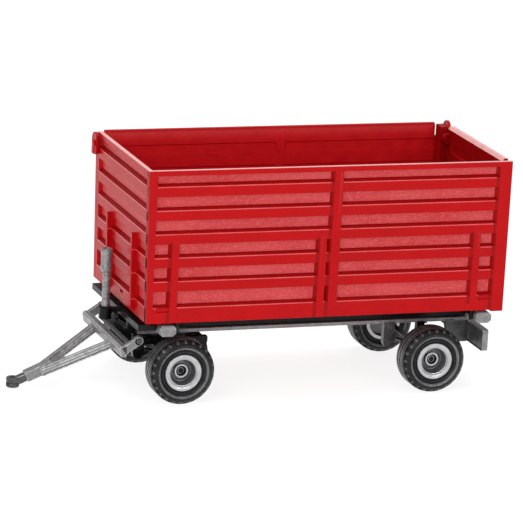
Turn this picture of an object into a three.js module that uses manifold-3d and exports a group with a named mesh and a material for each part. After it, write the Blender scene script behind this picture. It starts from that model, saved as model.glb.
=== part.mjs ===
// Toy two-axle tipping trailer: high-sided box on a channel chassis, steered front bogie with drawbar.
// Millimetres, +X to the rear, +Y to the right-hand side, +Z up, the ground at z = 0.
import * as THREE from "three";
import { mergeVertices } from "three/addons/utils/BufferGeometryUtils.js";
import Module from "manifold-3d";

const wasm = await Module();
wasm.setup();

// ---- Box ----
const tyreRadius = 14.3; // also the height of the axles, from which the heights above them are taken
const boxLength = 165; // front wall's top edge to the tailgate's outer face
const boxWidth = 78; // over the ribs of both sides
const boxTop = tyreRadius + 89.4; // height of the top rim above the ground
const wallBottom = tyreRadius + 23; // lower edge of the walls
const wallThick = 2.8; // rib face to the inner face
const recessDepth = 1.8; // how far the panels between the ribs stand back
const rimHeight = 2.2; // plain strip along the top edge
const rimThick = 1.4; // thickness of the wall at the very top
const rimTaper = 3; // height over which it thins to that
const firstRibDrop = 6.8; // top edge to the top of the first rib
const ribPitch = 10.3;
const ribHeight = 4.5;
const ribCount = 5;
const lipDrop = 1.3; // sloped lip below each recess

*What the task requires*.
Output all of the material exactly as written.

*Exercise output*.
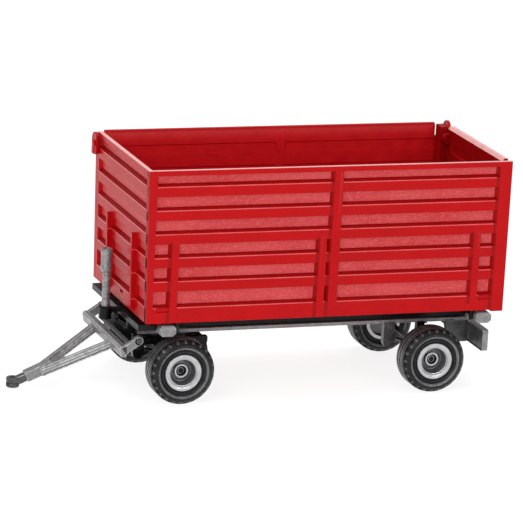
Turn this picture of an object into a three.js module that uses manifold-3d and exports a group with a named mesh and a material for each part. After it, write the Blender scene script behind this picture. It starts from that model, saved as model.glb.
=== part.mjs ===
// Toy two-axle tipping trailer: high-sided box on a channel chassis, steered front bogie with drawbar.
// Millimetres, +X to the rear, +Y to the right-hand side, +Z up, the ground at z = 0.
import * as THREE from "three";
import { mergeVertices } from "three/addons/utils/BufferGeometryUtils.js";
import Module from "manifold-3d";

const wasm = await Module();
wasm.setup();

// ---- Box ----
const tyreRadius = 14.3; // also the height of the axles, from which the heights above them are taken
const boxLength = 165; // front wall's top edge to the tailgate's outer face
const boxWidth = 78; // over the ribs of both sides
const boxTop = tyreRadius + 89.4; // height of the top rim above the ground
const wallBottom = tyreRadius + 23; // lower edge of the walls
const wallThick = 2.8; // rib face to the inner face
const recessDepth = 1.8; // how far the panels between the ribs stand back
const rimHeight = 2.2; // plain strip along the top edge
const rimThick = 1.4; // thickness of the wall at the very top
const rimTaper = 3; // height over which it thins to that
const firstRibDrop = 6.8; // top edge to the top of the first rib
const ribPitch = 10.3;
const ribHeight = 4.5;
const ribCount = 5;
const lipDrop = 1.3; // sloped lip below each recess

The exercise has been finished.